__Problem__: Quote only the part that opens with the line containing "hide_parts(*replaced)" and closes with the line containing "mirrored_in_gloss=False)". Keep both of those lines.

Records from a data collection
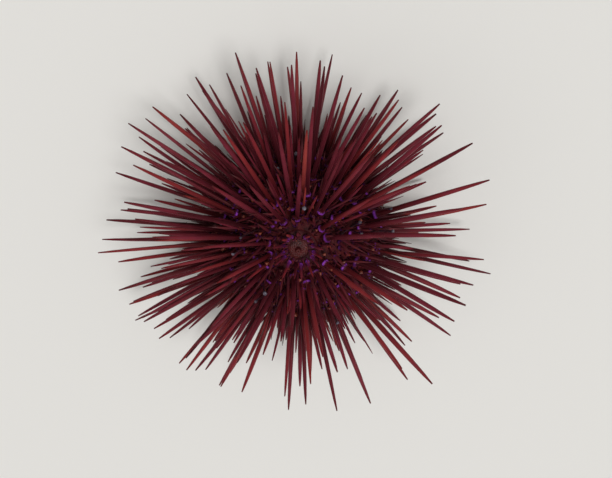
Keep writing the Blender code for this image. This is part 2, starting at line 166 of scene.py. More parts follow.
@dataclass
class Surface:
    """Faces worked out as arrays, before they become a mesh.

    Attributes:
        points: place of each point, (n, 3).
        corners: point of each face corner, face after face.
        sizes: how many corners each face has.
        unwrap: place of each face corner on the unwrap, (corners, 2).
        traits: values for each point, by name.
        around: part of the turn round its form at each face corner, and the way along it, where a
            finish reads them, (corners, 2).
    """

    points: Array
    corners: NDArray[np.int64]
    sizes: NDArray[np.int64]
    unwrap: Array
    traits: dict[Trait, Array] = field(default_factory=dict)
    around: Array | None = None

    @staticmethod
    def joined(parts: Sequence["Surface"]) -> "Surface":
        """Puts several surfaces without traits into one.

        Args:
            parts: the surfaces.

        Returns:
            One surface, each part's points following those of the part before.
        """
        starts = np.cumsum([0] + [len(part.points) for part in parts[:-1]])
        return Surface(
            np.concatenate([part.points for part in parts]),
            np.concatenate([part.corners + start for part, start in zip(parts, starts)]),
            np.concatenate([part.sizes for part in parts]),
            np.concatenate([part.unwrap for part in parts]),
        )

    def in_cell(self, low: tuple[float, float], high: tuple[float, float]) -> "Surface":
        """Moves the unwrap, which fills the unit square, into a cell of it.

        Args:
            low: the cell's lower left corner.
            high: its upper right corner.

        Returns:
            The surface itself.
        """
        corner, span = np.array(low), np.array(high) - np.array(low)
        self.unwrap = corner + self.unwrap * span
        return self

    def show(
        self, name: str, material: bpy.types.Material, slot: Slot, replaced: Sequence[str] = ()
    ) -> None:
        """Makes the surface an object of the model, with its place in its mesh.

        Args:
            name: the piece's name.
            material: its finish.
            slot: the record's material slot for its finish, not used.
            replaced: the solids that it stands for.
        """
        mesh = bpy.data.meshes.new(name)
        mesh.vertices.add(len(self.points))
        mesh.vertices.foreach_set("co", self.points.astype(np.float32).ravel())
        mesh.loops.add(len(self.corners))
        mesh.loops.foreach_set("vertex_index", self.corners.astype(np.int32))
        mesh.polygons.add(len(self.sizes))
        starts = np.concatenate(([0], np.cumsum(self.sizes)[:-1]))
        mesh.polygons.foreach_set("loop_start", starts.astype(np.int32))
        mesh.update(calc_edges=True)
        layer = mesh.uv_layers.new(name=BAKE_MAP)
        layer.data.foreach_set("uv", self.unwrap.astype(np.float32).ravel())
        if self.around is not None:
            ribs = mesh.uv_layers.new(name=RIB_MAP)
            ribs.data.foreach_set("uv", self.around.astype(np.float32).ravel())
        for key, values in self.traits.items():
            trait = mesh.attributes.new(name=key.value, type="FLOAT", domain="POINT")
            trait.data.foreach_set("value", values.astype(np.float32))
        mesh.shade_smooth()
        mesh.materials.append(material)
        piece = bpy.data.objects.new(name, mesh)
        bpy.context.scene.collection.objects.link(piece)
        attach(piece, BODY)
        if replaced:
            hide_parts(*replaced)
        LOG.info("%s: %d faces", name, len(self.sizes))


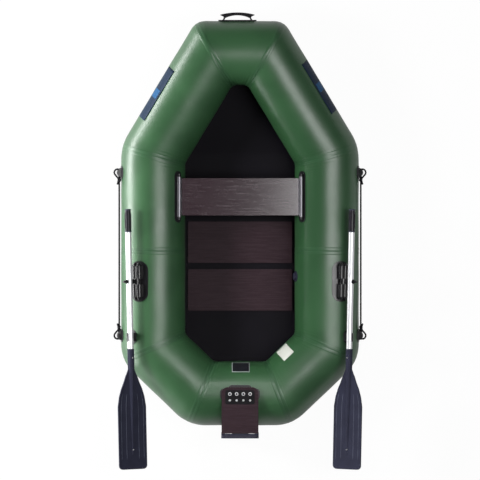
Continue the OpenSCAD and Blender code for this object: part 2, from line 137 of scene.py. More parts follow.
# %% [markdown]
# A soft box is an area lamp that the camera doesn't see. A large one hangs high
# up and to starboard and draws the grey sheen along the tops of the tubes. A
# small one beside it shows in the polished bench. One past the bow has a grid
# that keeps its light on the stern tube, and a long low one that stands on the
# floor to port gives the flanks that face it a white edge. The key lamp, high
# to port, lights the boat and lays the oar's shadow on the tube. It is left out
# of reflections, so that it doesn't draw a second sheen.


# %% Place the soft boxes
def soft_box(name, place, target, size, watts, grid=180, mirrored_in_gloss=True):
    lamp = bpy.data.lights.new(name, "AREA")
    lamp.shape = "RECTANGLE"
    lamp.size, lamp.size_y = size
    lamp.energy = watts
    lamp.spread = math.radians(grid)
    box = set_up(name, lamp)
    box.location = place
    box.rotation_euler = (Vector(target) - Vector(place)).to_track_quat("-Z", "Y").to_euler()
    box.visible_camera = False
    box.visible_glossy = mirrored_in_gloss


soft_box("overhead", (3.75, -0.05, 8.4), (3.75, -0.05, 0), size=(5.7, 2.5), watts=620)
soft_box("over_bench", (0.72, 0.24, 8.4), (0.72, 0.24, 0), size=(0.72, 0.9), watts=15)
soft_box("past_bow", (-0.1, 1.45, 3.6), (0, -0.9, 0.3), size=(0.9, 0.6), watts=1.7, grid=34)
soft_box("port_side", (-2.4, 0.1, 0.28), (0, 0.1, 0.28), size=(4.4, 0.42), watts=190)
soft_box("port_key", (-4.4, 0.6, 3.5), (0, 0, 0.3), size=(1.2, 1.2), watts=430,
         mirrored_in_gloss=False)

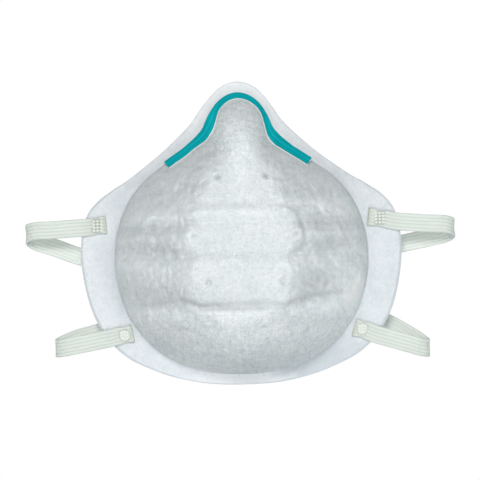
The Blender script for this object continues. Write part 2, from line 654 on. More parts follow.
def flange_material():
    nodes = new_material("flange_web")
    rest = nodes.attribute("rest")
    large = nodes.noise(rest, scale=90, detail=3)
    medium = nodes.noise(rest, scale=600, detail=3, rough=0.6)
    fibre = fibres(nodes, rest, 3, width=1.1)
    # small pressed dots on a slanted grid, clearer in some places than in others
    grid = nodes.mapping(rest, turn=(0, math.radians(38), 0))
    grid = nodes.mapping(nodes.mapping(grid, scale=(720, 60, 720)))
    dots = nodes.voronoi(grid, scale=1.0, randomness=0.22)
    dots = nodes.span(dots, 0.18, 0.40, out=(1.0, 0.0))
    clear = nodes.span(nodes.noise(rest, scale=38), 0.42, 0.62)
    dots = dots * (clear * 0.8 + 0.2)
    blots = nodes.noise(rest, scale=240, detail=3, rough=0.6, distort=0.8)
    lit = nodes.span(large * 0.3 + (blots * 0.4 + medium * 0.3), 0.36, 0.64)
    lit = nodes.span(lit + nodes.attribute("tone", "Fac") * 1.6, -1.0, 2.6)
    colour = nodes.ramp(
        lit, (0.0, (0.540, 0.580, 0.610)), (0.28, (0.672, 0.706, 0.735)),
        (0.55, (0.790, 0.812, 0.838)), (1.0, (0.93, 0.945, 0.96)))
    spots = nodes.noise(rest, scale=700, rough=0.6, distort=0.4)
    spots = nodes.span(spots, 0.60, 0.70)
    colour = nodes.blend(spots * 0.38, colour, (0.52, 0.565, 0.60))
    colour = nodes.blend(dots * 0.30, colour, (0.56, 0.60, 0.63))
    colour = nodes.blend(fibre * 0.25, colour, (0.88, 0.90, 0.92))
    normal = nodes.bump(medium, distance=0.00012, strength=0.7)
    normal = nodes.bump(dots, distance=0.00010, strength=0.9, under=normal, invert=True)
    normal = nodes.bump(fibre, distance=0.00007, strength=0.8, under=normal)
    return nodes.finish(colour, nodes.span(dots, 0, 1, out=(0.86, 0.62)), normal,
                        **specular(0.3), **sheen(0.2, 0.4, (0.96, 0.98, 1.0)))


def clip_material():
    """Paint. Attribute strip holds (mm along, -1..1 across, height as a share)."""
    nodes = new_material("clip_paint")
    rest = nodes.attribute("rest")
    strip_place = nodes.attribute("strip")
    fine = nodes.noise(rest, scale=5200, rough=0.6)
    streaks = nodes.noise(nodes.mapping(strip_place, (60, 3600, 1)), detail=3, rough=0.6)
    large = nodes.noise(rest, scale=120, detail=3, rough=0.6)
    colour = nodes.ramp(nodes.span(large * 0.45 + streaks * 0.55, 0.35, 0.65),
                        (0.0, (0.004, 0.405, 0.450)), (1.0, (0.008, 0.535, 0.592)))
    height = nodes.node("ShaderNodeSeparateXYZ", {0: strip_place}, output=2)
    # darker in the pressed grooves, worn on the highest parts
    groove = nodes.span(height, 0.78, 0.90, out=(1.0, 0.0))
    colour = nodes.blend(groove * 0.55, colour, (0.001, 0.215, 0.262))
    wear = nodes.noise(rest, scale=900, detail=4, rough=0.7)
    worn = nodes.span(height, 0.85, 1.0) * nodes.span(wear, 0.58, 0.68)
    colour = nodes.blend(worn * 0.25, colour, (0.10, 0.54, 0.57))
    scratches = nodes.noise(nodes.mapping(strip_place, (220, 9000, 1)))
    scratches = nodes.span(scratches, 0.66, 0.72)
    colour = nodes.blend(scratches * 0.16, colour, (0.06, 0.52, 0.55))
    normal = nodes.bump(fine, distance=0.00004, strength=0.4)
    normal = nodes.bump(streaks, distance=0.00003, strength=0.3, under=normal)
    roughness = nodes.span(fine, 0.3, 0.7, out=(0.48, 0.62)) + scratches * 0.1
    return nodes.finish(colour, roughness, normal, **specular(0.0))


def tape_material():
    nodes = new_material("adhesive")
    grain = nodes.noise(nodes.attribute("rest"), scale=800, detail=4, rough=0.6)
    colour = nodes.ramp(grain, (0.3, (0.80, 0.79, 0.75)), (0.7, (0.90, 0.89, 0.86)))
    return nodes.finish(colour, nodes.span(grain, 0.3, 0.7, out=(0.25, 0.5)),
                        nodes.bump(grain, distance=0.00008, strength=0.6))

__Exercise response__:
            hide_parts(*replaced)
        LOG.info("%s: %d faces", name, len(self.sizes))


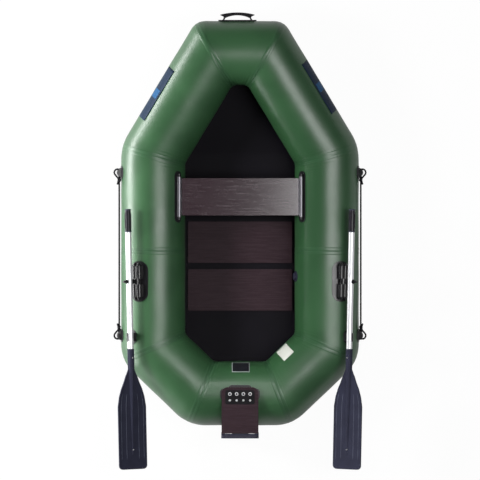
Continue the OpenSCAD and Blender code for this object: part 2, from line 137 of scene.py. More parts follow.
# %% [markdown]
# A soft box is an area lamp that the camera doesn't see. A large one hangs high
# up and to starboard and draws the grey sheen along the tops of the tubes. A
# small one beside it shows in the polished bench. One past the bow has a grid
# that keeps its light on the stern tube, and a long low one that stands on the
# floor to port gives the flanks that face it a white edge. The key lamp, high
# to port, lights the boat and lays the oar's shadow on the tube. It is left out
# of reflections, so that it doesn't draw a second sheen.


# %% Place the soft boxes
def soft_box(name, place, target, size, watts, grid=180, mirrored_in_gloss=True):
    lamp = bpy.data.lights.new(name, "AREA")
    lamp.shape = "RECTANGLE"
    lamp.size, lamp.size_y = size
    lamp.energy = watts
    lamp.spread = math.radians(grid)
    box = set_up(name, lamp)
    box.location = place
    box.rotation_euler = (Vector(target) - Vector(place)).to_track_quat("-Z", "Y").to_euler()
    box.visible_camera = False
    box.visible_glossy = mirrored_in_gloss


soft_box("overhead", (3.75, -0.05, 8.4), (3.75, -0.05, 0), size=(5.7, 2.5), watts=620)
soft_box("over_bench", (0.72, 0.24, 8.4), (0.72, 0.24, 0), size=(0.72, 0.9), watts=15)
soft_box("past_bow", (-0.1, 1.45, 3.6), (0, -0.9, 0.3), size=(0.9, 0.6), watts=1.7, grid=34)
soft_box("port_side", (-2.4, 0.1, 0.28), (0, 0.1, 0.28), size=(4.4, 0.42), watts=190)
soft_box("port_key", (-4.4, 0.6, 3.5), (0, 0, 0.3), size=(1.2, 1.2), watts=430,
         mirrored_in_gloss=False)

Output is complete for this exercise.